Nashville-based musician Andrew Osenga wears many hats. He is a singer/songwriter, and has played with the bands The Normals and Caedmon’s Call. He also produces, engineers, writes and plays guitar for other musicians. He will release his sixth solo album, Leonard the Lonely Astronaut on September 18th, mixed by Grammy winner Vance Powell (Jack White, The Raconteurs). On this record Osenga recounts Leonard’s story as he spends a year alone in outer space after his wife dies. During that year, he thumbs through all of his memories, “…looking back at relationships, mainly the one with his wife, plus other aspects like religion, family and childhood.”
![andrewo2](http://www.thatmusicmag.com/wp-content/uploads/2012/09/andrewo2-600x400.jpg)
Photo Courtesy of andrewosenga.com
With the help of his fans through the funding site Kickstarter, Osenga constructed a fairly authentic-looking spaceship interior to help relay his story. At the core, he wants this record to be a vehicle through which people can take a look at their own lives, and think about why they may pull away from each other at times.
“I wanted to have a true character express some of the things I was thinking,” says Osenga. “I’m an insomniac, and one of the things I was told to do to help me to sleep is to make up a story that doesn’t have to do with my life and think about that. I was thinking about a spaceship because I was watching “Battlestar Galactica”, so I created this character in my head while I was waiting to fall asleep, and started writing songs from that character’s perspective.”
Though initially just messing around, Osenga continued to write a few more songs. One thing led to another, and he had to give this project his all. “This is the first time I’ve really put my own record in the spotlight,” he reveals.
One of the purposes of telling stories through an artistic lense is to show your audience an everyday moral that they might not see on their own. All it takes is a little change of perspective to see something so obvious.

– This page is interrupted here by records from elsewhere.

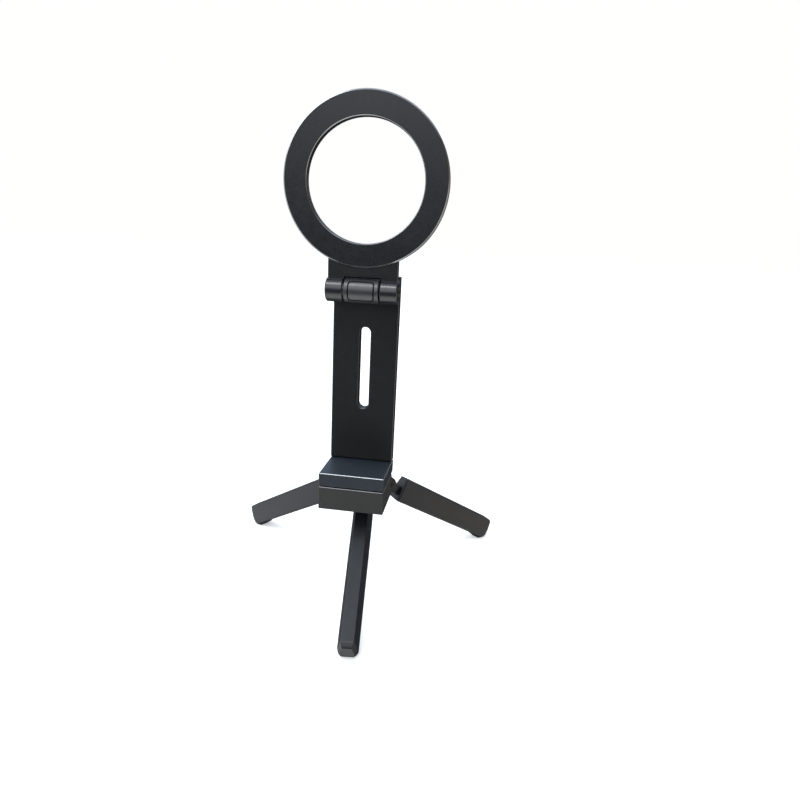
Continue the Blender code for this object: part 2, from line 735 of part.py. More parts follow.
def make_tripod(parent):
    make_head_pad(parent)
    make_lock_ring(parent)
    make_stud(parent)
    make_hub(parent)
    for name, degrees in LEGS.items():
        turn = math.radians(degrees)
        out = Matrix.Rotation(turn, 3, "Z") @ Vector((0, -PIVOT_RADIUS, PIVOT_HEIGHT))
        pivot = make_empty(f"leg_{name}_pivot", out, parent)
        pivot.rotation_euler = (LEG_SLOPE, 0, turn)
        make_leg(name, pivot)
        make_foot_pad(name, pivot)
        make_pivot_pin(name, pivot)


def centre_on_floor(stand):
    """Puts the middle of the bounding box over the origin and the lowest point on the floor."""
    bpy.context.view_layer.update()
    graph = bpy.context.evaluated_depsgraph_get()
    points = []
    for obj in PARTS.objects:
        if obj.type == "MESH":
            shape = obj.evaluated_get(graph)
            points += [obj.matrix_world @ vertex.co for vertex in shape.data.vertices]
    low = Vector(map(min, zip(*points)))
    high = Vector(map(max, zip(*points)))
    stand.location = (-(low.x + high.x) / 2, -(low.y + high.y) / 2, -low.z)


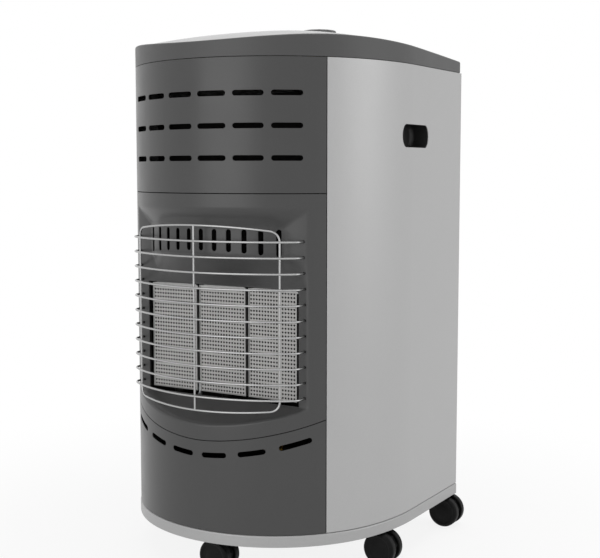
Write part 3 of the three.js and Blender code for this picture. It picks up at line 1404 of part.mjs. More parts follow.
// One castor wheel about its own centre, the axle along Y, `face` pointing away from the web.
function castorWheel(face) {
  const bore = AXLE_RADIUS + CASTOR_RUN_CLEARANCE;
  const depth = AXLE_STUB - CASTOR_RUN_CLEARANCE + FIT;
  const profile = [
    [0, depth],
    [bore, depth],
    [bore, 0],
    [WHEEL_RADIUS, 0],
    [WHEEL_RADIUS, WHEEL_WIDTH - WHEEL_EDGE],
    [WHEEL_RADIUS - WHEEL_EDGE, WHEEL_WIDTH],
    [0, WHEEL_WIDTH],
  ];
  const points = profile.map(([radius, y]) => new THREE.Vector2(radius, y));
  const flatDown = Math.PI / WHEEL_FACETS;
  const geometry = new THREE.LatheGeometry(points, WHEEL_FACETS, flatDown);
  return solid(solidOriented(face > 0 ? geometry : geometry.rotateX(Math.PI)));
}

// ---- assembly -----------------------------------------------------------------------------

// The part stands on its wheels at z = 0, with the middle of its width and depth at the origin.
const guardFrontY = guardCentreY - GUARD_RADIUS - WIRE_RADIUS;
const doorRearY = rearY + DOOR_BULGE;
const heater = new THREE.Group();
heater.position.set(0, -(guardFrontY + doorRearY) / 2, -wheelLowZ);

function place(parent, name, body, look, x = 0, y = 0, z = 0) {
  const mesh = new THREE.Mesh(geometryOf(body), look);
  mesh.name = name;
  mesh.position.set(x, y, z);
  parent.add(mesh);
}

function placeCastor({ name, x, y, trailSide }) {
  const castor = new THREE.Group();
  castor.position.set(x, y, 0);
  heater.add(castor);
  place(castor, `castor_${name}_stem`, castorStem(), FINISHES.zincSteel);
  place(castor, `castor_${name}_housing`, castorHousing(trailSide), FINISHES.blackPlastic);
  const axle = new THREE.Group();
  axle.position.set(trailSide * CASTOR_TRAIL, 0, wheelCentreZ);
  castor.add(axle);
  place(axle, `castor_${name}_wheel_front`, castorWheel(-1), FINISHES.blackRubber, 0, -wheelInnerY, 0);
  place(axle, `castor_${name}_wheel_rear`, castorWheel(1), FINISHES.blackRubber, 0, wheelInnerY, 0);
}

place(heater, 'base_tray', baseTray(), FINISHES.trayPaint);
place(heater, 'side_panel_left', sidePanel(-1), FINISHES.silverPaint);
place(heater, 'side_panel_right', sidePanel(1), FINISHES.silverPaint);
place(heater, 'upper_front_panel', upperFrontPanel(), FINISHES.graphitePaint);
place(heater, 'burner_surround', burnerSurround(), FINISHES.graphitePaint);
place(heater, 'lower_front_panel', lowerFrontPanel(), FINISHES.graphitePaint);
place(heater, 'wire_guard', wireGuard(), FINISHES.chrome);
for (let i = 0; i < HEAD_COUNT; i += 1) {
  place(heater, `burner_head_${i + 1}`, burnerHead(i), FINISHES.aluminisedSteel);
  place(heater, `ceramic_plaque_${i + 1}`, ceramicPlaque(i), FINISHES.ceramic);
}
place(heater, 'burner_carrier', burnerCarrier(), FINISHES.aluminisedSteel);
place(heater, 'gas_manifold', gasManifold(), FINISHES.brass);
place(heater, 'supply_pipe', supplyPipe(), FINISHES.aluminisedSteel);
place(heater, 'pilot_assembly', pilotAssembly(), FINISHES.zincSteel);
place(heater, 'heat_shield', heatShield(), FINISHES.aluminisedSteel);
place(heater, 'top_rail', topRail(), FINISHES.zincSteel);
place(heater, 'gas_valve', gasValve(), FINISHES.brass);
place(heater, 'valve_spindle', valveSpindle(), FINISHES.zincSteel);
place(heater, 'control_knob', controlKnob(), FINISHES.greyPlastic);
place(heater, 'lid_rim', lidRim(), FINISHES.rimPlastic);
place(heater, 'top_panel', topPanel(), FINISHES.lidPaint);
place(heater, 'grip_cup_left', gripCup(-1), FINISHES.blackPlastic);
place(heater, 'grip_cup_right', gripCup(1), FINISHES.blackPlastic);
place(heater, 'rear_door', rearDoor(), FINISHES.silverPaint);
hingeHeights.forEach((z, i) => {
  place(heater, `hinge_bracket_${['lower', 'upper'][i]}`, hingeBracket(z), FINISHES.zincSteel);
});
place(heater, 'door_magnet', doorMagnet(), FINISHES.blackPlastic);
CASTORS.forEach(placeCastor);

export default heater;
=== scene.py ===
"""Portable gas cabinet heater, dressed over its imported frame.

Sizes are in millimetres in the cabinet's own frame: x and y start at the centre of the front
arc and z starts under the base tray. `to_row` moves them to the row frame, in metres.
"""

import logging
import math
from dataclasses import dataclass, replace
from enum import Enum
from typing import Any, Callable, Sequence

import bmesh
import bpy
import numpy as np
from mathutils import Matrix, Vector
from mathutils.geometry import delaunay_2d_cdt


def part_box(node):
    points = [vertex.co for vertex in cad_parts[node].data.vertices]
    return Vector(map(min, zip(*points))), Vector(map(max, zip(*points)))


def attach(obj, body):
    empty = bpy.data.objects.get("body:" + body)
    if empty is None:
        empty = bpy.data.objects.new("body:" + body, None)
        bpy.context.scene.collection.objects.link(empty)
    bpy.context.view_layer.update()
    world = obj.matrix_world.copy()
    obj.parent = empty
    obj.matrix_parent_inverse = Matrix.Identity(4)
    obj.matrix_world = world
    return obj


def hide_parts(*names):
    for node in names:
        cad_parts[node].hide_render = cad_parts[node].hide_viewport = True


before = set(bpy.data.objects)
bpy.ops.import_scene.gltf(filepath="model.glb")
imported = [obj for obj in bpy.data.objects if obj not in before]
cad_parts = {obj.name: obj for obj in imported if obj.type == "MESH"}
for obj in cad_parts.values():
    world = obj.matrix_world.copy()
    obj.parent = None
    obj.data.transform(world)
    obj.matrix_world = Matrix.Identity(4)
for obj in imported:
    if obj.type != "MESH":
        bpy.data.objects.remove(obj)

LOG = logging.getLogger("heater")
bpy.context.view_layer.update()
MM = 0.001
Points = np.ndarray


# ---- the cabinet's plan and frame ----------------------------------------------------------


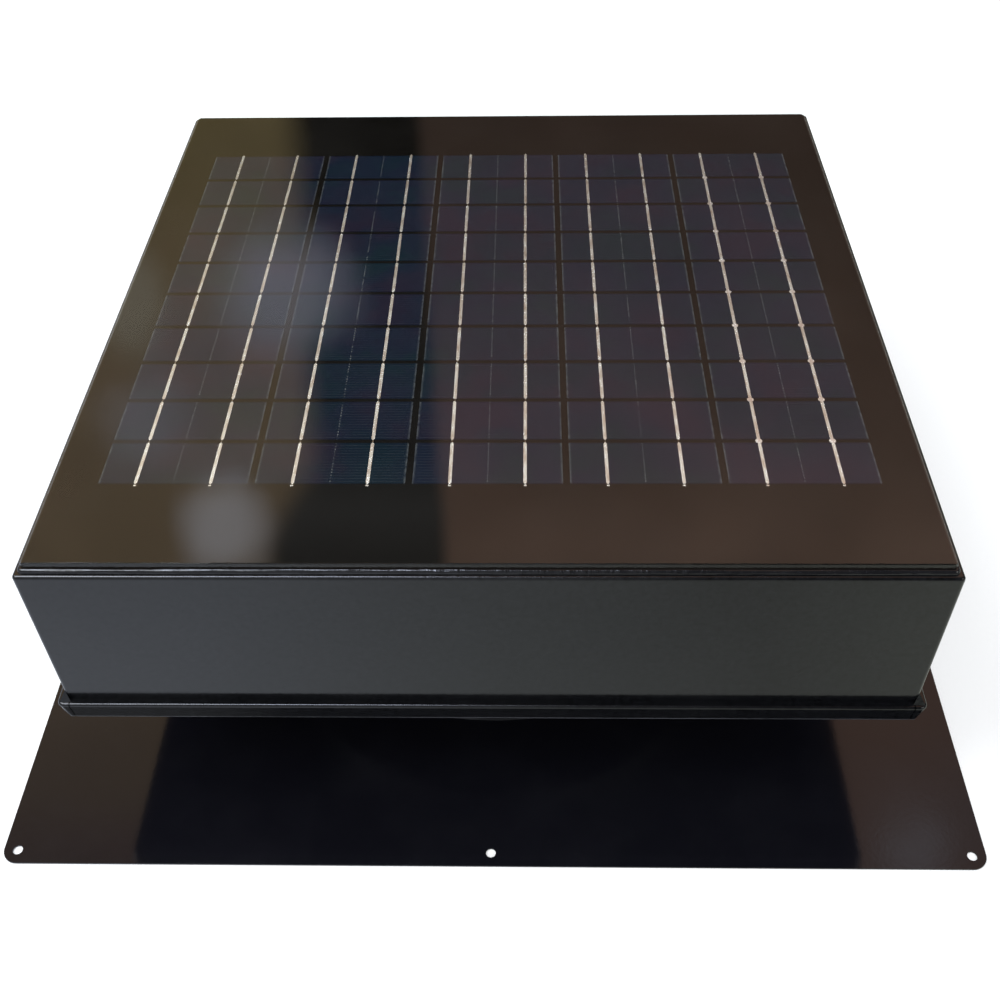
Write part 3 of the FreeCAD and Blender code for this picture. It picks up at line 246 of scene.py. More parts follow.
def zinc_plate(name):
    """Bright zinc with a faint iridescent passivation and spangle."""
    g = graph(name)
    place = g.place()
    spangle = g.split(g.cells(place, 700.0))[0]
    hue = g.noise(place, 90.0, 3.0)
    tint = g.ramp(hue, (0.30, (0.62, 0.60, 0.50)), (0.50, (0.66, 0.67, 0.68)), (0.70, (0.56, 0.60, 0.66)))
    tint = g.mix(g.times(spangle, 0.18), tint, (0.42, 0.43, 0.44))
    return g.principled(Base_Color=tint, Metallic=1.0, Roughness=g.rescale(spangle, 0.0, 1.0, 0.22, 0.36),
                        Normal=g.bump(g.noise(place, 900.0, 3.0), 0.02 * MM))


def cast_metal(name):
    """Die-cast aluminium: fine grain, soft mottling, and dirt in the low spots."""
    g = graph(name)
    place = g.place()
    grain = g.noise(place, 1400.0, 5.0, 0.65)
    cloud = g.noise(place, 60.0, 4.0)
    tint = g.ramp(cloud, (0.3, (0.42, 0.42, 0.43)), (0.7, (0.58, 0.59, 0.60)))
    tint = g.mix(g.ramp(grain, (0.30, 0.6), (0.45, 0.0)), tint, (0.20, 0.20, 0.20))
    return g.principled(Base_Color=tint, Metallic=1.0, Roughness=g.rescale(cloud, 0.3, 0.7, 0.38, 0.55),
                        Normal=g.bump(grain, 0.05 * MM))


def moulded(name, colour, roughness=0.45, grain=0.03 * MM, scale=1800.0):
    """Moulded plastic or rubber with a fine surface texture and slight fading."""
    g = graph(name)
    place = g.place()
    texture = g.noise(place, scale, 3.0, 0.6)
    cloud = g.noise(place, 35.0, 4.0)
    pale = tuple(c * 1.3 + 0.004 for c in colour)
    return g.principled(Base_Color=g.mix(g.rescale(cloud, 0.35, 0.7), colour, pale),
                        Roughness=g.rescale(cloud, 0.3, 0.7, roughness * 0.9, roughness * 1.15),
                        Normal=g.bump(texture, grain))


def sealant():
    """Glossy black silicone, tooled along the edge so that its highlights run in uneven streaks."""
    g = graph("sealant")
    place = g.place()
    drag_x = g.noise(g.scaled(place, (12.0, 260.0, 260.0)), 1.0, 3.0, 0.55)
    drag_y = g.noise(g.scaled(place, (260.0, 12.0, 260.0)), 1.0, 3.0, 0.55)
    drag = g.plus(g.times(drag_x, 0.7), g.times(drag_y, 0.3))
    cloud = g.noise(place, 30.0, 3.0)
    tint = g.mix(cloud, (0.004, 0.004, 0.0045), (0.010, 0.010, 0.012))
    return g.principled(Base_Color=tint, Roughness=g.rescale(cloud, 0.3, 0.7, 0.10, 0.20),
                        Normal=g.bump(drag, 1.2 * MM))


def solar_cell():
    """Blue silicon with printed silver, a shade of its own for each cell, and painted shade at each cell's
    ends.
    """
    g = graph("solar_cell")
    low = field_corner()
    place = g.place()
    x, y, _ = g.split(place)
    u = g.over(g.minus(x, low.x), COLUMN_PITCH)
    v = g.over(g.minus(y, low.y), ROW_PITCH)
    column, row = g.math("FLOOR", u), g.math("FLOOR", v)
    own = g.node("ShaderNodeTexWhiteNoise", noise_dimensions="2D")
    g.feed(own.inputs["Vector"], g.join(column, row))
    shade = own.outputs["Value"]
    in_x = g.times(g.minus(u, column), COLUMN_PITCH)
    in_y = g.times(g.minus(v, row), ROW_PITCH)

    end_gap = g.math("MINIMUM", in_y, g.minus(CELL_D, in_y))
    # painted shade: each cell darkens towards its ends, next to the gaps between rows
    painted_gap_shade = g.rescale(end_gap, 0.2 * MM, 1.0 * MM, 0.75, 0.0)
    blue = cell_blue(g, place, shade)
    silver = cell_silver(g, place, in_x, in_y)
    tint = g.mix(painted_gap_shade, g.mix(silver, blue, (0.22, 0.215, 0.215)), (0.0035, 0.0030, 0.0035))
    return g.principled(Base_Color=tint, Roughness=0.5, Specular_IOR_Level=0.0)


def cell_blue(g, place, shade):
    """The silicon's colour, with faint crystals and patches of purple and teal."""
    crystal = g.split(g.cells(g.scaled(place, (1.0, 0.7, 1.0)), 130.0))[0]
    blue = g.ramp(shade, (0.0, (0.0070, 0.0115, 0.0250)), (0.5, (0.0095, 0.0120, 0.0255)),
                  (1.0, (0.0062, 0.0125, 0.0225)))
    blue = g.mix(g.times(crystal, 0.30), blue, (0.0120, 0.0160, 0.0300))
    tone = g.noise(place, 22.0, 4.0, 0.6)
    blue = g.mix(g.rescale(tone, 0.50, 0.66, 0.0, 0.7), blue, (0.0170, 0.0100, 0.0230))
    return g.mix(g.rescale(tone, 0.48, 0.34, 0.0, 0.7), blue, (0.0060, 0.0170, 0.0230))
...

“In “Battlestar Galactica” they change the context and put things in a different world where all the rules are different. Then you look at relationships or politics or religion and all of a sudden you’re seeing it from a different perspective. There’s an episode where there are people in a concentration camp and there are suicide bombers. It was pretty much Afghanistan, but the people you were rooting for were the oppressed people. I don’t have anything in common with these people in an outward sense, but in matters of the heart… those are always constants.”
It’s clear that one of the things Osenga has set out to convey through this record is that honesty with yourself and others is paramount. Reflection is the key to unlocking reasons why we may let opportunities pass us by, or why we may shy away from those we love. In terms of collaborating with other musicians, he holds a similar philosophy.
![andrewo1](http://www.thatmusicmag.com/wp-content/uploads/2012/09/andrewo1-399x600.jpg)
Photo Courtesy of andrewosenga.com
“My goal when collaborating is to try to get people to be more honest. I want people not to hide and to be more conversational,” shares Osenga. “But when I’m on my own, I really like that sense of reckless abandon where you can spend three days going off in one direction and then it can totally not work. You never know what you can find. A lot of times with someone else you might not want to take that risk.”
In striving to realize creative projects (as well as entering into relationships), it’s all about taking risks. It wasn’t always easy to actualize particularly daring musical creations, and maybe ten or fifteen years ago, Osenga would have encountered some roadblocks in making Leonard the Lonely Astronaut the way he did.
“When I made my first record in ‘98, I was on a label and we had a budget that people were laughing at, and it was $40,000. I haven’t made a record that has cost that much since. I think it’s a lot easier to be creative now, because you can buy a laptop and a mic and make a record. But the things that made a good record then are the things that make a good record now- that’s great songs and great performances. I love the freedom you have now. There’s no way [a label] would have agreed to the whole idea of building a spaceship when I first started. When you’re on your own, the only risk is ‘can I do it?’”
Osenga has collaborated with Jars of Clay, Matthew Perryman Jones, and others. But when asked which musician he’d sit down and have a beer with, he replied “Paul Simon. My favorite record of his is Surprise. It’s a killer record, it almost sounds like a Peter Gabriel album.”
One of the most important things Osenga wants to communicate through songwriting is the idea of “…believing and trusting the people who say they love you,.”
“I think a lot of my writing is geared toward taking the risk of believing that people actually do care about you. If somebody hurts me I just back away and put up a wall, but then you see where that gets you. I think it has been a challenge to me to pursue people who have entered my life. A lot of my songs are reassurances or encouragements to enter into relationships.”